**Problem description:** Please repeat all of the listing exactly.

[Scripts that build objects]
........

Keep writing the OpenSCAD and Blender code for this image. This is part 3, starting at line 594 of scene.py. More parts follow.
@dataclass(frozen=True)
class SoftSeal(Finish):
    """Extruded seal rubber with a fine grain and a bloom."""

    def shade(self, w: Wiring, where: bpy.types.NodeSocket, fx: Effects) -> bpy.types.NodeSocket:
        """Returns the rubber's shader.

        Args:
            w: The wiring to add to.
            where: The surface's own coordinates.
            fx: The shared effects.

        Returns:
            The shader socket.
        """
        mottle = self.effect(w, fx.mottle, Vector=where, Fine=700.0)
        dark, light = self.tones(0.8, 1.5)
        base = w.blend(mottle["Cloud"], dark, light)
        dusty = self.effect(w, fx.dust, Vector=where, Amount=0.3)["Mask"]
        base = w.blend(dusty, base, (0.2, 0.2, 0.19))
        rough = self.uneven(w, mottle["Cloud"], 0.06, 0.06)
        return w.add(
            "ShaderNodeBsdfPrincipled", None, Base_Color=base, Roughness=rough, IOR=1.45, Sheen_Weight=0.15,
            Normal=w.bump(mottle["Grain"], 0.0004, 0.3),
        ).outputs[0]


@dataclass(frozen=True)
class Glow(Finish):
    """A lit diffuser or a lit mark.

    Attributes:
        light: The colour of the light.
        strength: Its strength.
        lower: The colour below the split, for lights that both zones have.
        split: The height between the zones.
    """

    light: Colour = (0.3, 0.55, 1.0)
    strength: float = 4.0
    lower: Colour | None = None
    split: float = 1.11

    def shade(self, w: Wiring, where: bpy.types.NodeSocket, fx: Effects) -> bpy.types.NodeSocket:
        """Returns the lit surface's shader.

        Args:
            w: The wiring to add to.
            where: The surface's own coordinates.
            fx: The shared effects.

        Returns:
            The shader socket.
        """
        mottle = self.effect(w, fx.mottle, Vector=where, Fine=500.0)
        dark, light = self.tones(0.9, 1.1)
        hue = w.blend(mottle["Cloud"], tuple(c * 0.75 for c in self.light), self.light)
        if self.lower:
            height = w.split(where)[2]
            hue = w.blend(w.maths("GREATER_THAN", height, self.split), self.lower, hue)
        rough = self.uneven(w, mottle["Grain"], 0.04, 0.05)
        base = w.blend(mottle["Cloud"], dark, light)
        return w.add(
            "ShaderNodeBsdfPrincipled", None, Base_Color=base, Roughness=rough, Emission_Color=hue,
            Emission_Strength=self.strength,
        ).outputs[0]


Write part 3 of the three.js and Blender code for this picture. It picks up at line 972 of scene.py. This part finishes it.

........

**Task response:**
Keep writing the OpenSCAD and Blender code for this image. This is part 3, starting at line 594 of scene.py. More parts follow.
@dataclass(frozen=True)
class SoftSeal(Finish):
    """Extruded seal rubber with a fine grain and a bloom."""

    def shade(self, w: Wiring, where: bpy.types.NodeSocket, fx: Effects) -> bpy.types.NodeSocket:
        """Returns the rubber's shader.

        Args:
            w: The wiring to add to.
            where: The surface's own coordinates.
            fx: The shared effects.

        Returns:
            The shader socket.
        """
        mottle = self.effect(w, fx.mottle, Vector=where, Fine=700.0)
        dark, light = self.tones(0.8, 1.5)
        base = w.blend(mottle["Cloud"], dark, light)
        dusty = self.effect(w, fx.dust, Vector=where, Amount=0.3)["Mask"]
        base = w.blend(dusty, base, (0.2, 0.2, 0.19))
        rough = self.uneven(w, mottle["Cloud"], 0.06, 0.06)
        return w.add(
            "ShaderNodeBsdfPrincipled", None, Base_Color=base, Roughness=rough, IOR=1.45, Sheen_Weight=0.15,
            Normal=w.bump(mottle["Grain"], 0.0004, 0.3),
        ).outputs[0]


@dataclass(frozen=True)
class Glow(Finish):
    """A lit diffuser or a lit mark.

    Attributes:
        light: The colour of the light.
        strength: Its strength.
        lower: The colour below the split, for lights that both zones have.
        split: The height between the zones.
    """

    light: Colour = (0.3, 0.55, 1.0)
    strength: float = 4.0
    lower: Colour | None = None
    split: float = 1.11

    def shade(self, w: Wiring, where: bpy.types.NodeSocket, fx: Effects) -> bpy.types.NodeSocket:
        """Returns the lit surface's shader.

        Args:
            w: The wiring to add to.
            where: The surface's own coordinates.
            fx: The shared effects.

        Returns:
            The shader socket.
        """
        mottle = self.effect(w, fx.mottle, Vector=where, Fine=500.0)
        dark, light = self.tones(0.9, 1.1)
        hue = w.blend(mottle["Cloud"], tuple(c * 0.75 for c in self.light), self.light)
        if self.lower:
            height = w.split(where)[2]
            hue = w.blend(w.maths("GREATER_THAN", height, self.split), self.lower, hue)
        rough = self.uneven(w, mottle["Grain"], 0.04, 0.05)
        base = w.blend(mottle["Cloud"], dark, light)
        return w.add(
            "ShaderNodeBsdfPrincipled", None, Base_Color=base, Roughness=rough, Emission_Color=hue,
            Emission_Strength=self.strength,
        ).outputs[0]


Write part 3 of the three.js and Blender code for this picture. It picks up at line 972 of scene.py. This part finishes it.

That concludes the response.